+++ Supplied records +++

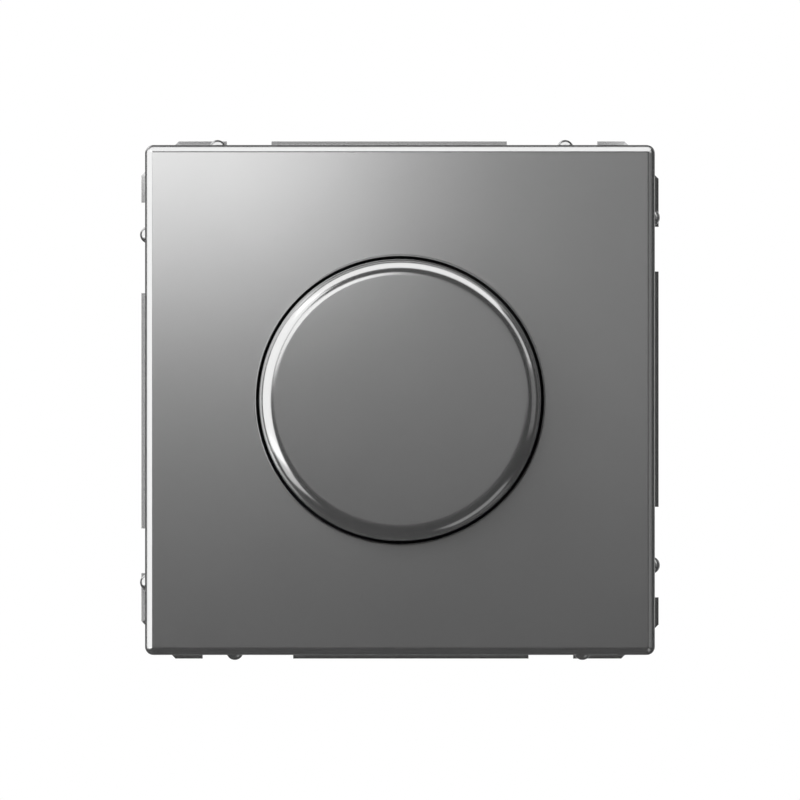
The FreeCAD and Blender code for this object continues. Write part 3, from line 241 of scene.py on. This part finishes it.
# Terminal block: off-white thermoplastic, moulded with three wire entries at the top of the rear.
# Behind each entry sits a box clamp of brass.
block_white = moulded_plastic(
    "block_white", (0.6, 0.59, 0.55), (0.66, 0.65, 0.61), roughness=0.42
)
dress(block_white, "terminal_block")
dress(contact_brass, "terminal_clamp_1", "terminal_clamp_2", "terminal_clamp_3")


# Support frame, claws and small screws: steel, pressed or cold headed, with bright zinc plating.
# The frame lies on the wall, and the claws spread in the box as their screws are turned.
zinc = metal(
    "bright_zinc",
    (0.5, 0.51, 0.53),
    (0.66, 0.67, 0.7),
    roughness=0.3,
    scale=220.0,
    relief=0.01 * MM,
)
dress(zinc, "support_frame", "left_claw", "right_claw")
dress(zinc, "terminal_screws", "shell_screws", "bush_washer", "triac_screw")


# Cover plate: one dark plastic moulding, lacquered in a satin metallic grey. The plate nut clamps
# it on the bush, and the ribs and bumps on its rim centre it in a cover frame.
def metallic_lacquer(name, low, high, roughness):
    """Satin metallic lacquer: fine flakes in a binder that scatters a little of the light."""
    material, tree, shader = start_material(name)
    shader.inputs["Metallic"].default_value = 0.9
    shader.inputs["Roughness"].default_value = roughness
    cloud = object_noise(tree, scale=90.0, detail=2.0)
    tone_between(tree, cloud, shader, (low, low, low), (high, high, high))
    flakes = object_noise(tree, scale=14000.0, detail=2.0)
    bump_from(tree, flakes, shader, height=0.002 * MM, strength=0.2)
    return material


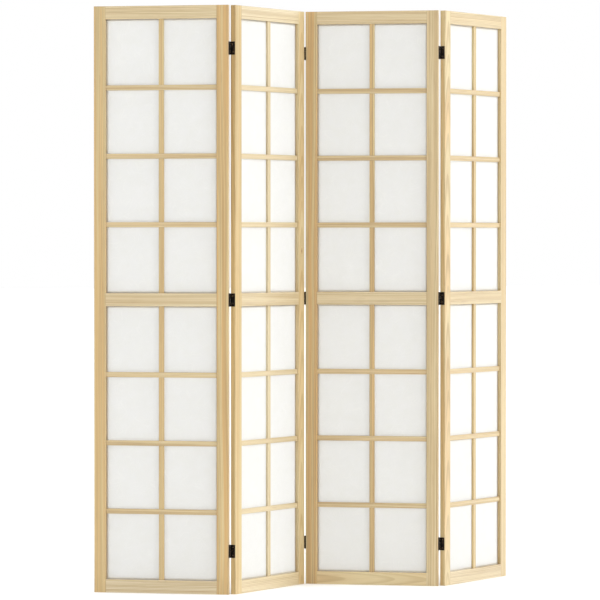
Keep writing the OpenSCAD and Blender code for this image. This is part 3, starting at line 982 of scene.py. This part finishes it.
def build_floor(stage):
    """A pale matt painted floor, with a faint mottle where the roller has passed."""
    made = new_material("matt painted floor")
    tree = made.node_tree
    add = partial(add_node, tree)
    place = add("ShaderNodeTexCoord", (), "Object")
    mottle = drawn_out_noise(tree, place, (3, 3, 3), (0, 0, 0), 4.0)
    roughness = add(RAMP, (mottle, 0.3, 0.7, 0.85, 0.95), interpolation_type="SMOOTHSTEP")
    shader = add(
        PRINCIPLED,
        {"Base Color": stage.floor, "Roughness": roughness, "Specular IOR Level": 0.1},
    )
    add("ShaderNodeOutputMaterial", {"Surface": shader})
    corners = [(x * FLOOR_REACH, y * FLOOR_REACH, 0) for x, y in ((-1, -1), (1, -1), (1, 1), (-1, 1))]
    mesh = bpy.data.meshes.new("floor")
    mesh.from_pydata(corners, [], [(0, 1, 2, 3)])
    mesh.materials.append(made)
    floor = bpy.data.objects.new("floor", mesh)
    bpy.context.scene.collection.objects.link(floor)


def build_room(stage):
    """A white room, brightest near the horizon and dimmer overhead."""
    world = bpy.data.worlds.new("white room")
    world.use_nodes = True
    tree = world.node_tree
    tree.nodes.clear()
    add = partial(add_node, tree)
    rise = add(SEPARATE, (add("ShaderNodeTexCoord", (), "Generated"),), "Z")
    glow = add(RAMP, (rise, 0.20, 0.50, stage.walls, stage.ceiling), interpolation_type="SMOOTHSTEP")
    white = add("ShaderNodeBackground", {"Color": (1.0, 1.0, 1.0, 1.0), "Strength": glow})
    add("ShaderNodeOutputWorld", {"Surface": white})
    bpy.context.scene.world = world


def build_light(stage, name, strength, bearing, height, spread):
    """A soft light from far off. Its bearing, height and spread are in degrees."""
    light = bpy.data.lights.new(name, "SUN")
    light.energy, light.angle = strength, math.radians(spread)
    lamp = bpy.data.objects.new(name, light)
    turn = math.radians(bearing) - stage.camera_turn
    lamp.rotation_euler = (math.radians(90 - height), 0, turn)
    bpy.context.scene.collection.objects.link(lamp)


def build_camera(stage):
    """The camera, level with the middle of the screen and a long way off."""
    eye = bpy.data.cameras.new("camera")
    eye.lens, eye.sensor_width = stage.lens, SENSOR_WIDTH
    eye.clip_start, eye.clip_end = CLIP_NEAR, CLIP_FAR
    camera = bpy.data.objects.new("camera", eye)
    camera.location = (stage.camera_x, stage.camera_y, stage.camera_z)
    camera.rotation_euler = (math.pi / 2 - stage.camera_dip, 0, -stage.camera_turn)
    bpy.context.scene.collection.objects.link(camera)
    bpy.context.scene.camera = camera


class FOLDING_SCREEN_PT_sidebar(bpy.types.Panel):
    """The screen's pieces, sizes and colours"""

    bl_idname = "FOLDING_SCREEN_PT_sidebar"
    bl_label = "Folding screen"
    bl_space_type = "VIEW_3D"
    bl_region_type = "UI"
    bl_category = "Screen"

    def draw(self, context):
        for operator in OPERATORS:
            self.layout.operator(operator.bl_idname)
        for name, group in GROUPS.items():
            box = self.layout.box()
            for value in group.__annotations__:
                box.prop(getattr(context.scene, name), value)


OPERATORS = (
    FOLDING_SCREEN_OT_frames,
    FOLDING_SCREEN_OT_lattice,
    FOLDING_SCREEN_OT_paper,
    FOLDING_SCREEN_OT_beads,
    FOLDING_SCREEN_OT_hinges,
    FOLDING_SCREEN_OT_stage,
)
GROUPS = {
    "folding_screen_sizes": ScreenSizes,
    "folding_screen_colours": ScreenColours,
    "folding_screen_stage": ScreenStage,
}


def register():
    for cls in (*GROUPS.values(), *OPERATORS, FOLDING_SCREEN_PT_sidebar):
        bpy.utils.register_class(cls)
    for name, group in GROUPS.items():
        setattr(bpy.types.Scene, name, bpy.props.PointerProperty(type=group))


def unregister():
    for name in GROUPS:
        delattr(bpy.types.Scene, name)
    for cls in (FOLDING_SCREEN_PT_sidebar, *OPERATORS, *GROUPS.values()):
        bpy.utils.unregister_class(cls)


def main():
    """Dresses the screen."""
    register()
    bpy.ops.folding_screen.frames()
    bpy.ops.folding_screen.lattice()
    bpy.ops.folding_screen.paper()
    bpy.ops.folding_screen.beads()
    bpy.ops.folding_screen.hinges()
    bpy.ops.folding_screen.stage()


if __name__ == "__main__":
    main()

+++

> **What the task asks**
Write the listing out again, exactly as it reads.

> **Response to the exercise**
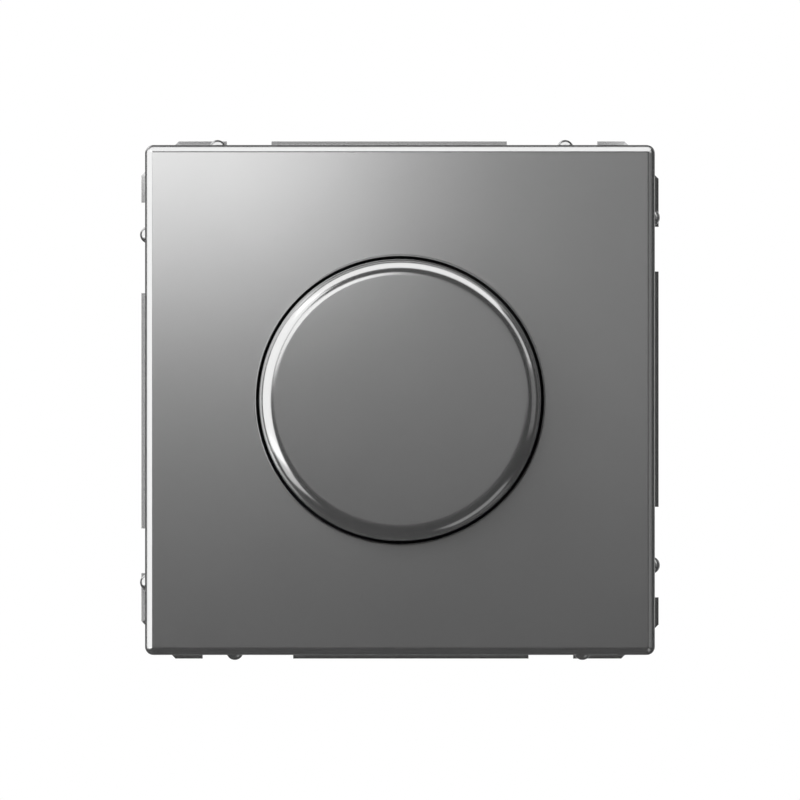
The FreeCAD and Blender code for this object continues. Write part 3, from line 241 of scene.py on. This part finishes it.
# Terminal block: off-white thermoplastic, moulded with three wire entries at the top of the rear.
# Behind each entry sits a box clamp of brass.
block_white = moulded_plastic(
    "block_white", (0.6, 0.59, 0.55), (0.66, 0.65, 0.61), roughness=0.42
)
dress(block_white, "terminal_block")
dress(contact_brass, "terminal_clamp_1", "terminal_clamp_2", "terminal_clamp_3")


# Support frame, claws and small screws: steel, pressed or cold headed, with bright zinc plating.
# The frame lies on the wall, and the claws spread in the box as their screws are turned.
zinc = metal(
    "bright_zinc",
    (0.5, 0.51, 0.53),
    (0.66, 0.67, 0.7),
    roughness=0.3,
    scale=220.0,
    relief=0.01 * MM,
)
dress(zinc, "support_frame", "left_claw", "right_claw")
dress(zinc, "terminal_screws", "shell_screws", "bush_washer", "triac_screw")


# Cover plate: one dark plastic moulding, lacquered in a satin metallic grey. The plate nut clamps
# it on the bush, and the ribs and bumps on its rim centre it in a cover frame.
def metallic_lacquer(name, low, high, roughness):
    """Satin metallic lacquer: fine flakes in a binder that scatters a little of the light."""
    material, tree, shader = start_material(name)
    shader.inputs["Metallic"].default_value = 0.9
    shader.inputs["Roughness"].default_value = roughness
    cloud = object_noise(tree, scale=90.0, detail=2.0)
    tone_between(tree, cloud, shader, (low, low, low), (high, high, high))
    flakes = object_noise(tree, scale=14000.0, detail=2.0)
    bump_from(tree, flakes, shader, height=0.002 * MM, strength=0.2)
    return material


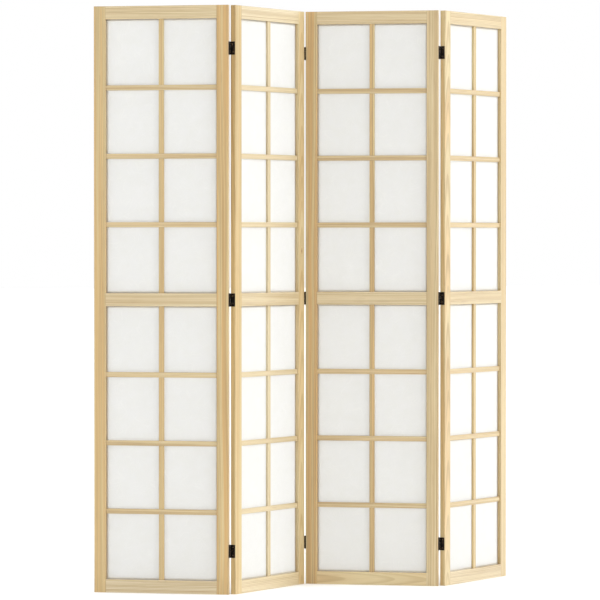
Keep writing the OpenSCAD and Blender code for this image. This is part 3, starting at line 982 of scene.py. This part finishes it.
def build_floor(stage):
    """A pale matt painted floor, with a faint mottle where the roller has passed."""
    made = new_material("matt painted floor")
    tree = made.node_tree
    add = partial(add_node, tree)
    place = add("ShaderNodeTexCoord", (), "Object")
    mottle = drawn_out_noise(tree, place, (3, 3, 3), (0, 0, 0), 4.0)
    roughness = add(RAMP, (mottle, 0.3, 0.7, 0.85, 0.95), interpolation_type="SMOOTHSTEP")
    shader = add(
        PRINCIPLED,
        {"Base Color": stage.floor, "Roughness": roughness, "Specular IOR Level": 0.1},
    )
    add("ShaderNodeOutputMaterial", {"Surface": shader})
    corners = [(x * FLOOR_REACH, y * FLOOR_REACH, 0) for x, y in ((-1, -1), (1, -1), (1, 1), (-1, 1))]
    mesh = bpy.data.meshes.new("floor")
    mesh.from_pydata(corners, [], [(0, 1, 2, 3)])
    mesh.materials.append(made)
    floor = bpy.data.objects.new("floor", mesh)
    bpy.context.scene.collection.objects.link(floor)


def build_room(stage):
    """A white room, brightest near the horizon and dimmer overhead."""
    world = bpy.data.worlds.new("white room")
    world.use_nodes = True
    tree = world.node_tree
    tree.nodes.clear()
    add = partial(add_node, tree)
    rise = add(SEPARATE, (add("ShaderNodeTexCoord", (), "Generated"),), "Z")
    glow = add(RAMP, (rise, 0.20, 0.50, stage.walls, stage.ceiling), interpolation_type="SMOOTHSTEP")
    white = add("ShaderNodeBackground", {"Color": (1.0, 1.0, 1.0, 1.0), "Strength": glow})
    add("ShaderNodeOutputWorld", {"Surface": white})
    bpy.context.scene.world = world


def build_light(stage, name, strength, bearing, height, spread):
    """A soft light from far off. Its bearing, height and spread are in degrees."""
    light = bpy.data.lights.new(name, "SUN")
    light.energy, light.angle = strength, math.radians(spread)
    lamp = bpy.data.objects.new(name, light)
    turn = math.radians(bearing) - stage.camera_turn
    lamp.rotation_euler = (math.radians(90 - height), 0, turn)
    bpy.context.scene.collection.objects.link(lamp)


def build_camera(stage):
    """The camera, level with the middle of the screen and a long way off."""
    eye = bpy.data.cameras.new("camera")
    eye.lens, eye.sensor_width = stage.lens, SENSOR_WIDTH
    eye.clip_start, eye.clip_end = CLIP_NEAR, CLIP_FAR
    camera = bpy.data.objects.new("camera", eye)
    camera.location = (stage.camera_x, stage.camera_y, stage.camera_z)
    camera.rotation_euler = (math.pi / 2 - stage.camera_dip, 0, -stage.camera_turn)
    bpy.context.scene.collection.objects.link(camera)
    bpy.context.scene.camera = camera


class FOLDING_SCREEN_PT_sidebar(bpy.types.Panel):
    """The screen's pieces, sizes and colours"""

    bl_idname = "FOLDING_SCREEN_PT_sidebar"
    bl_label = "Folding screen"
    bl_space_type = "VIEW_3D"
    bl_region_type = "UI"
    bl_category = "Screen"

    def draw(self, context):
        for operator in OPERATORS:
            self.layout.operator(operator.bl_idname)
        for name, group in GROUPS.items():
            box = self.layout.box()
            for value in group.__annotations__:
                box.prop(getattr(context.scene, name), value)


OPERATORS = (
    FOLDING_SCREEN_OT_frames,
    FOLDING_SCREEN_OT_lattice,
    FOLDING_SCREEN_OT_paper,
    FOLDING_SCREEN_OT_beads,
    FOLDING_SCREEN_OT_hinges,
    FOLDING_SCREEN_OT_stage,
)
GROUPS = {
    "folding_screen_sizes": ScreenSizes,
    "folding_screen_colours": ScreenColours,
    "folding_screen_stage": ScreenStage,
}


def register():
    for cls in (*GROUPS.values(), *OPERATORS, FOLDING_SCREEN_PT_sidebar):
        bpy.utils.register_class(cls)
    for name, group in GROUPS.items():
        setattr(bpy.types.Scene, name, bpy.props.PointerProperty(type=group))


def unregister():
    for name in GROUPS:
        delattr(bpy.types.Scene, name)
    for cls in (FOLDING_SCREEN_PT_sidebar, *OPERATORS, *GROUPS.values()):
        bpy.utils.unregister_class(cls)


def main():
    """Dresses the screen."""
    register()
    bpy.ops.folding_screen.frames()
    bpy.ops.folding_screen.lattice()
    bpy.ops.folding_screen.paper()
    bpy.ops.folding_screen.beads()
    bpy.ops.folding_screen.hinges()
    bpy.ops.folding_screen.stage()


if __name__ == "__main__":
    main()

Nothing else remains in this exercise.